### Problem statement
Write the material out again, line by line, exactly as it is.

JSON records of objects
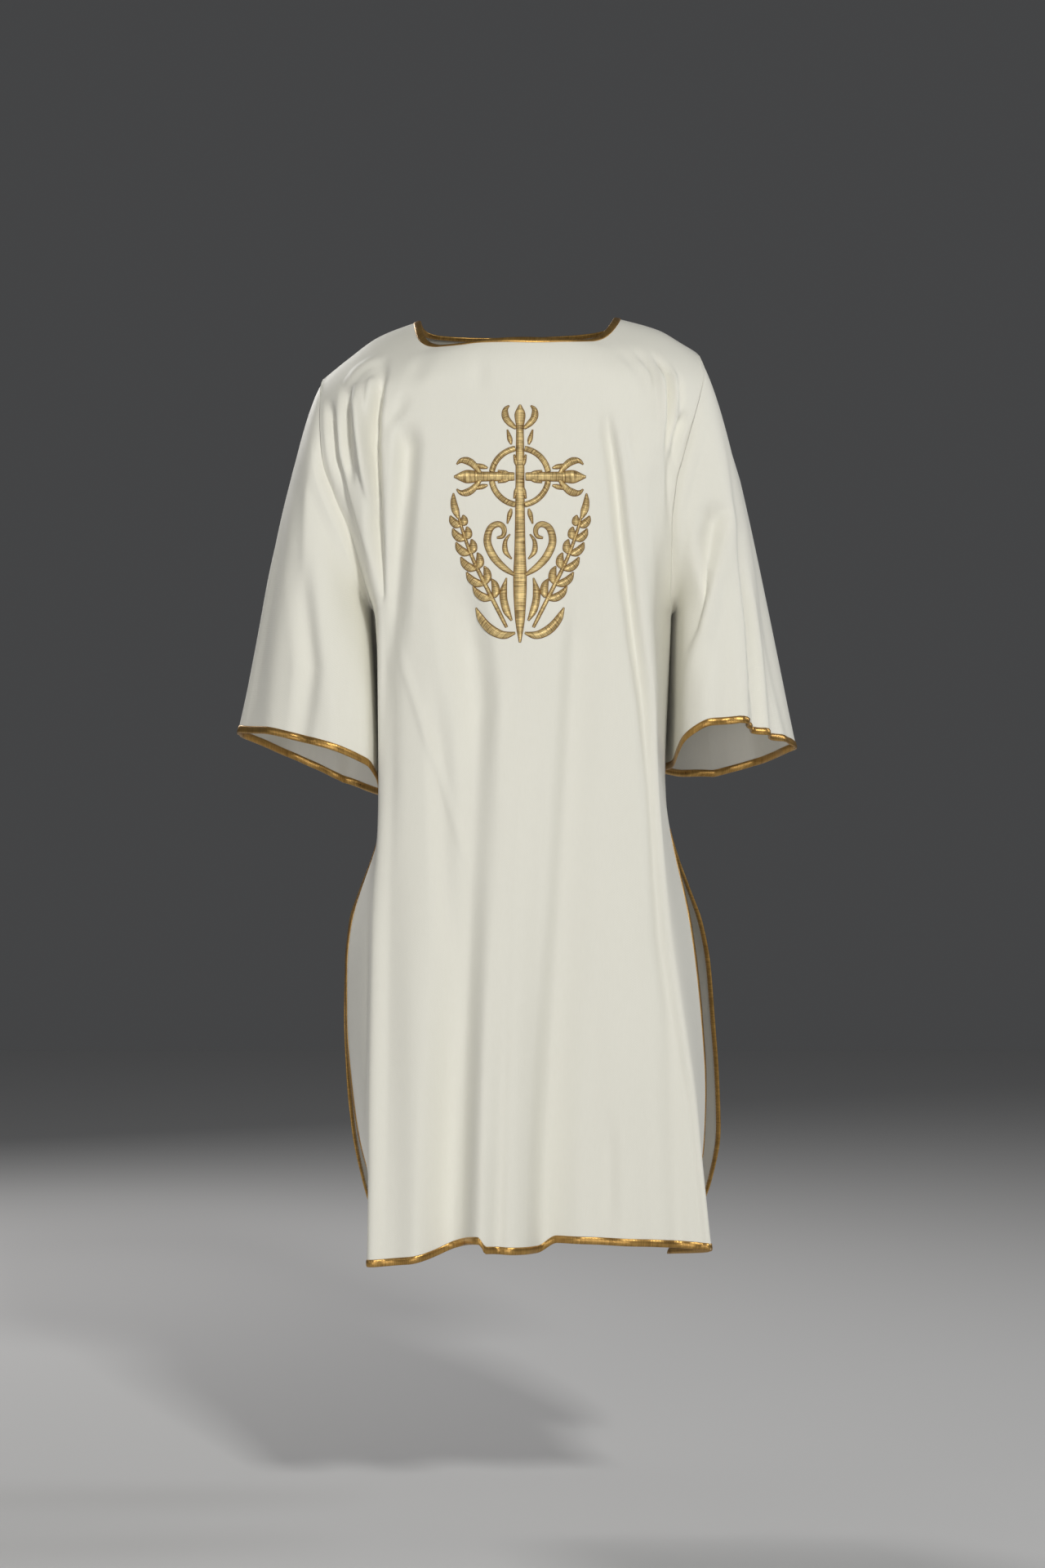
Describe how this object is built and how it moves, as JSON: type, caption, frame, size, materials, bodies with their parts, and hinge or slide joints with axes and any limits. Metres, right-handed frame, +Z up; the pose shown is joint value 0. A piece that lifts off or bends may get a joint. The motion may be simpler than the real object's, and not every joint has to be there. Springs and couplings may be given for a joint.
{
  "type": "dalmatic vestment",
  "caption": "Knee-length cream dalmatic worn open and hollow, with wide elbow sleeves, open side slits, a wide neck, gold bound edges and raised gold work on the chest.",
  "frame": {"origin": "middle of the line over the shoulders, where the garment rests on its wearer", "axes": "+Z up, the front faces -Y, +X is the wearer's left"},
  "size_m": [0.6892, 0.3715, 1.1463],
  "materials": {
    "cream_cloth": "fine plain weave, slight sheen",
    "gold_satin": "satin",
    "gold_thread": "satin stitch"
  },
  "bodies": {
    "root": {"front_panel": "cream_cloth", "back_panel": "cream_cloth", "left_sleeve": "cream_cloth", "right_sleeve": "cream_cloth", "front_neck_binding": "gold_satin", "back_neck_binding": "gold_satin", "left_cuff_binding": "gold_satin", "right_cuff_binding": "gold_satin", "front_hem_binding": "gold_satin", "back_hem_binding": "gold_satin", "front_left_slit_binding": "gold_satin", "front_right_slit_binding": "gold_satin", "back_left_slit_binding": "gold_satin", "back_right_slit_binding": "gold_satin", "emblem_stem": "gold_thread", "emblem_left_arm": "gold_thread", "emblem_right_arm": "gold_thread", "emblem_left_leaf": "gold_thread", "emblem_right_leaf": "gold_thread"}
  },
  "joints": []
}
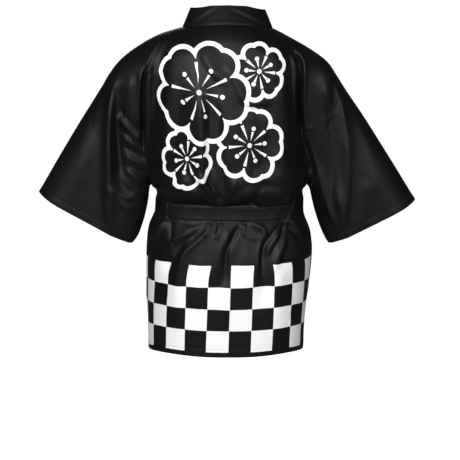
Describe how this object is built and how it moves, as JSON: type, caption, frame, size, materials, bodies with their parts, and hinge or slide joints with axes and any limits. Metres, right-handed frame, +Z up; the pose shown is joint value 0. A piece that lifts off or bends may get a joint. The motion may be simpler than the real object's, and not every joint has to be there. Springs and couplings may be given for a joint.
{
  "type": "happi coat",
  "caption": "Open-fronted festival coat of black cloth with wide sleeves, a stiff collar band, a narrow tied belt, a white-line flower on the back and black and white checks above the hem.",
  "frame": {"origin": "middle of the neck, level with the points where neck and shoulder meet, where the wearer's shoulders carry the coat", "axes": "+X to the wearer's left, +Y to the wearer's back, +Z up"},
  "size_m": [0.866, 0.275, 0.7827],
  "materials": {
    "coat_cloth": "black polyester of a plain close weave with a soft satin sheen, printed in white on the back and above the hem",
    "collar_cloth": "the same black cloth folded round a stiffener",
    "belt_cloth": "the same black cloth sewn double, with a duller face"
  },
  "bodies": {
    "root": {"back_panel": "coat_cloth", "front_left": "coat_cloth", "front_right": "coat_cloth", "sleeve_left": "coat_cloth", "sleeve_right": "coat_cloth", "collar_band": "collar_cloth", "belt_band": "belt_cloth", "belt_knot": "belt_cloth", "belt_tail_left": "belt_cloth", "belt_tail_right": "belt_cloth"}
  },
  "joints": []
}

### Output
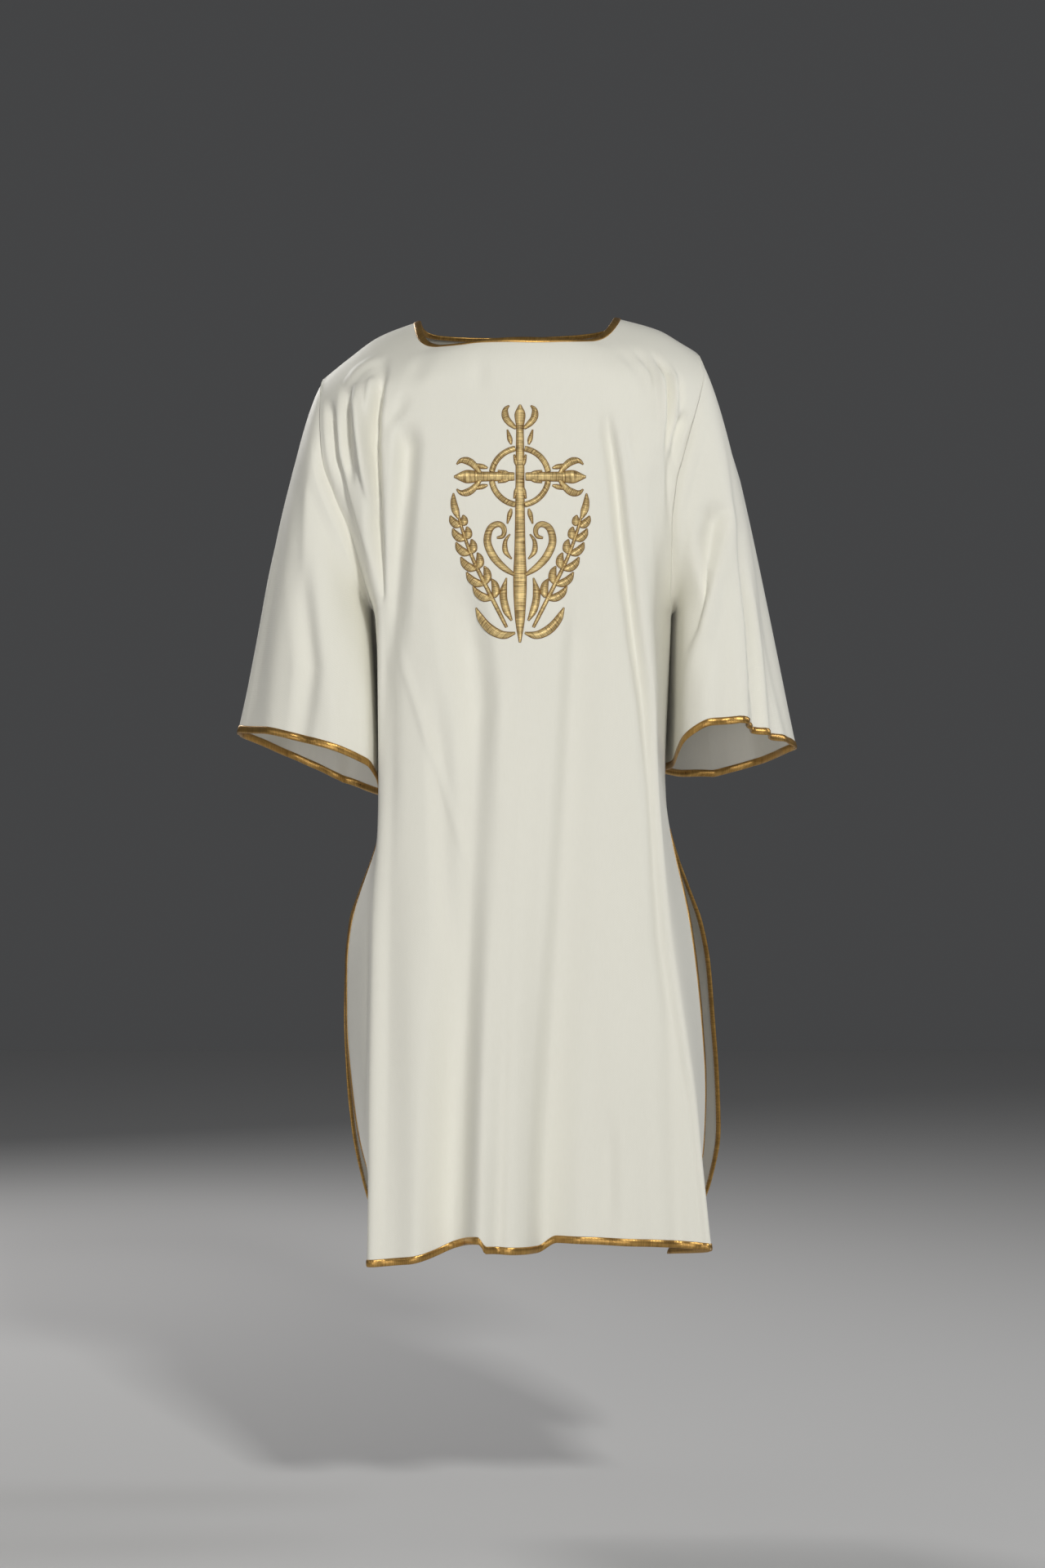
Describe how this object is built and how it moves, as JSON: type, caption, frame, size, materials, bodies with their parts, and hinge or slide joints with axes and any limits. Metres, right-handed frame, +Z up; the pose shown is joint value 0. A piece that lifts off or bends may get a joint. The motion may be simpler than the real object's, and not every joint has to be there. Springs and couplings may be given for a joint.
{
  "type": "dalmatic vestment",
  "caption": "Knee-length cream dalmatic worn open and hollow, with wide elbow sleeves, open side slits, a wide neck, gold bound edges and raised gold work on the chest.",
  "frame": {"origin": "middle of the line over the shoulders, where the garment rests on its wearer", "axes": "+Z up, the front faces -Y, +X is the wearer's left"},
  "size_m": [0.6892, 0.3715, 1.1463],
  "materials": {
    "cream_cloth": "fine plain weave, slight sheen",
    "gold_satin": "satin",
    "gold_thread": "satin stitch"
  },
  "bodies": {
    "root": {"front_panel": "cream_cloth", "back_panel": "cream_cloth", "left_sleeve": "cream_cloth", "right_sleeve": "cream_cloth", "front_neck_binding": "gold_satin", "back_neck_binding": "gold_satin", "left_cuff_binding": "gold_satin", "right_cuff_binding": "gold_satin", "front_hem_binding": "gold_satin", "back_hem_binding": "gold_satin", "front_left_slit_binding": "gold_satin", "front_right_slit_binding": "gold_satin", "back_left_slit_binding": "gold_satin", "back_right_slit_binding": "gold_satin", "emblem_stem": "gold_thread", "emblem_left_arm": "gold_thread", "emblem_right_arm": "gold_thread", "emblem_left_leaf": "gold_thread", "emblem_right_leaf": "gold_thread"}
  },
  "joints": []
}
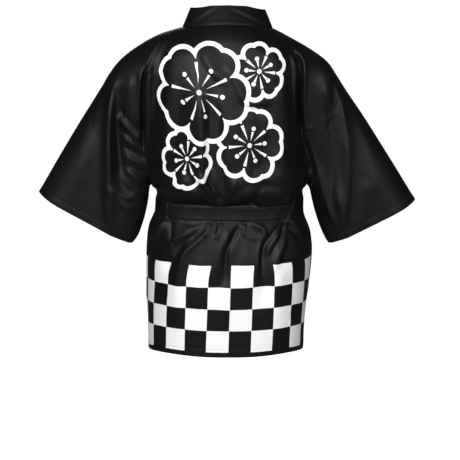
Describe how this object is built and how it moves, as JSON: type, caption, frame, size, materials, bodies with their parts, and hinge or slide joints with axes and any limits. Metres, right-handed frame, +Z up; the pose shown is joint value 0. A piece that lifts off or bends may get a joint. The motion may be simpler than the real object's, and not every joint has to be there. Springs and couplings may be given for a joint.
{
  "type": "happi coat",
  "caption": "Open-fronted festival coat of black cloth with wide sleeves, a stiff collar band, a narrow tied belt, a white-line flower on the back and black and white checks above the hem.",
  "frame": {"origin": "middle of the neck, level with the points where neck and shoulder meet, where the wearer's shoulders carry the coat", "axes": "+X to the wearer's left, +Y to the wearer's back, +Z up"},
  "size_m": [0.866, 0.275, 0.7827],
  "materials": {
    "coat_cloth": "black polyester of a plain close weave with a soft satin sheen, printed in white on the back and above the hem",
    "collar_cloth": "the same black cloth folded round a stiffener",
    "belt_cloth": "the same black cloth sewn double, with a duller face"
  },
  "bodies": {
    "root": {"back_panel": "coat_cloth", "front_left": "coat_cloth", "front_right": "coat_cloth", "sleeve_left": "coat_cloth", "sleeve_right": "coat_cloth", "collar_band": "collar_cloth", "belt_band": "belt_cloth", "belt_knot": "belt_cloth", "belt_tail_left": "belt_cloth", "belt_tail_right": "belt_cloth"}
  },
  "joints": []
}